The Corolla now offers a multi-link rear suspension and a 60 percent more rigid chassis than the car it replaces, thanks largely to the Toyota New Global Architecture (TNGA), which is also the foundation of the Prius, Camry and C-HR.
In that sense, it already has the underpinnings and looks to support a hot-hatch, it just needs the powertrain – and Toyota has within its reach a 2.0-litre turbocharged four-cylinder engine begging to find its way in the Corolla.
Speaking to CarAdvice at the launch of the new Corolla in San Diego last week, Corolla chief engineer, Yasushi Ueda said he would love to see a punchier version of the car, and indeed a hotter version of the car is under consideration for later in the model cycle.
“Personally?
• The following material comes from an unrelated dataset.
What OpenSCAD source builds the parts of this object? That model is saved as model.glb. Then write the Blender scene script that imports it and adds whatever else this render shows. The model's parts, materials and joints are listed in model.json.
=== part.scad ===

Of course,” Ueda said.
“This is one of the points that in the model life… it might be something… but the launch time for a direct performance vehicle with a 2.0-litre engine?
“No plans at the moment, but as we mentioned, in the model life, it might be another opportunity to enhance the product.”
Meanwhile, Toyota Australia vice president of sales and marketing, Sean Hanley, said the car would be a near-certainty for Australia if (or when) it becomes available.
“[There are] no plans right now, but you know, with Gazoo Racing and the opportunity that it presents I think in the future, and should some sportier car become available in the Gazoo Racing lineup, it would be a car that would be very interested in and we would certainly do all of our market research to support bringing that car to our market,” Hanley said.
It seems likely a hot-hatch will be part of the new Toyota Corolla line-up, given the brand’s current emphasis on sporty models.
The Japanese giant has been keen to revitalise its brand image and offer a sportier lineup, as part of global CEO and self-admitted revhead, Akio Toyoda’s, plans to bring fun and excitement back to the line-up.
A Toyota Corolla GR would likely compete with the Volkswagen Golf GTI and Hyundai i30 N. It’s unclear whether the car would be manual-only, or if the company will work on a conventional automatic transmission for the car. Given its love affair with CVTs, there’s no guarantee either way.